The attire for female performers comprises a pinongkoloh accompanied by a waist accessory referred to as pipirot which is divided into two categories of the basic pipirot, while an alternative version is known as pipirot linggit, indicating a belt crafted from iron or silver. The female headpieces feature diverse adornments, such as the salupai which is a beaded headdress. It will be attached to the forehead of the female dancer, with a dangling bun ornament referred to as sinikot situated behind it with tuwou feather adornments will be attached to the dancer's hairstyle with an addition of sisingan, or dangling beaded earrings.

== Movements ==
The magunatip begins with the dancers hopping, stepping, and sliding their feet precisely in and out of clapping bamboo poles without getting caught; the dancers must time their jumps instantly with the rhythmic striking of the bamboo poles. Skilled performers usually execute the rapid stepping patterns while completely blindfolded. According to customs, the dance is first performed by female dancers, while the male plays the bamboo. They then switch roles with the dance, which usually takes five to seven minutes, and the number of dancers is between six and ten people, with four or six people to play the bamboo while the others are dancers, depending on the bamboo size.

== Functions ==
The dance is performed during special occasions, especially in welcoming guests to the Murut homeland.
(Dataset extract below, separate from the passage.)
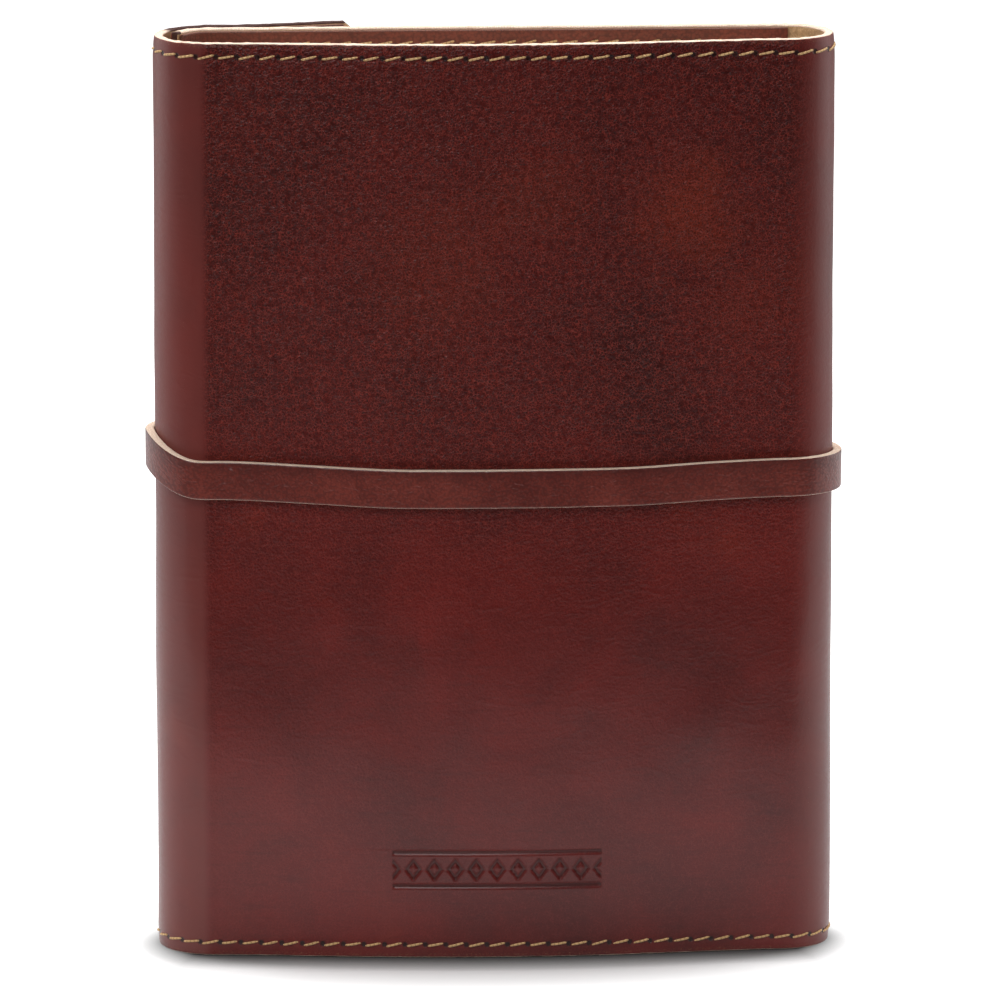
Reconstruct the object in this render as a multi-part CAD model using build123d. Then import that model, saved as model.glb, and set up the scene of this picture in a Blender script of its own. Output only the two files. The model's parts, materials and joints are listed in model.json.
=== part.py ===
from build123d import *
import os

# Leather wrap cover for a pocket notebook, standing on its lower edge with the back cover facing -Y.
# The origin is at the middle of the footprint, +Z is up and +X runs towards the spine.
# One hide runs front cover - spine - back cover - fore-edge fold - flap. Each of the two bends is cut into
# strips that turn about creases on the hide's outer (grain) side, so it opens out flat.

# ---------- driving dimensions (mm) ----------
body_width = 165.0
body_height = 226.0
hide_t = 2.2
lining_t = 1.4
flap_lining_t = 1.15
board_t = 1.0
card_t = 0.6
pocket_depth = 1.2

fold_outer_r = 13.95
spine_outer_r = 12.1
bend_strips = 3
strip_end_deg = 0.8
panel_gap = 0.15

lip_outer_r = 10.25
lip_end_deg = 165.0

flap_top_x = -36.0
flap_tip_x = 16.0

strap_w = 9.5
strap_t = 2.2
strap_lift = 0.1
strap_z = 116.0
strap_root_x = 44.0
strap_step_x = 18.0
strap_landing_x = 26.0
strap_tip_x = 41.0
strap_root_sewn_length = 18.0

keeper_x = 29.0
keeper_w = 7.0
keeper_t = 1.4
keeper_room = 0.4

stitch_inset = 3.2
thread_w = 0.7
thread_proud = 0.25
thread_end = 1.0

rim_w = 6.0
pocket_edge_x = 69.8
board_left_x = -62.0
block_left_x = -69.0
block_right_x = 70.2
block_height = 206.0
board_height = 210.0
tape_t = 0.5
tape_leg = 12.0
tape_face_t = 0.4

# ---------- places worked out from them ----------
fold_x = -body_width / 2 + fold_outer_r
spine_x = body_width / 2 - spine_outer_r
near_outer = -fold_outer_r
near_inner = near_outer + hide_t
spine_y = near_outer + spine_outer_r
front_outer = spine_y + spine_outer_r
front_inner = front_outer - hide_t
flap_outer = fold_outer_r
flap_inner = flap_outer - hide_t
back_lining_outer = near_inner + pocket_depth
back_lining_inner = back_lining_outer + lining_t
front_lining_inner = front_inner - lining_t
block_near = back_lining_inner + 0.1
card_far = front_lining_inner - 0.8
block_far = card_far - card_t
step_deg = 180.0 / bend_strips
fold_centre = (fold_x, 0)
spine_centre = (spine_x, spine_y)

os.makedirs("parts", exist_ok=True)


def slab(low, high):
    """A box from its lowest corner to its highest corner."""
    size = [high[i] - low[i] for i in range(3)]
    middle = [(high[i] + low[i]) / 2 for i in range(3)]
    return Pos(*middle) * Box(*size)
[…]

Apart from that, this dance is also performed at certain Murut occasions such as:
- Magintan Taduk ceremony: A ceremony to worship the spirit of rice.
- Mansilad ceremony: A ceremony to heal the sick.
- Masayau ceremony: A ceremony to worship the spirits.
- Titikas ceremony: A ceremony to gather people.

== In the 21st century ==
=== International performances ===
In 2025, a local National-type Chinese secondary school (SMJK) from Tenom District, which represents the traditional magunatip dance of Sabah, wins the overall championship at the 26th International Istanbul Harman Folk-Dance Music Festival and Competition held in Turkey.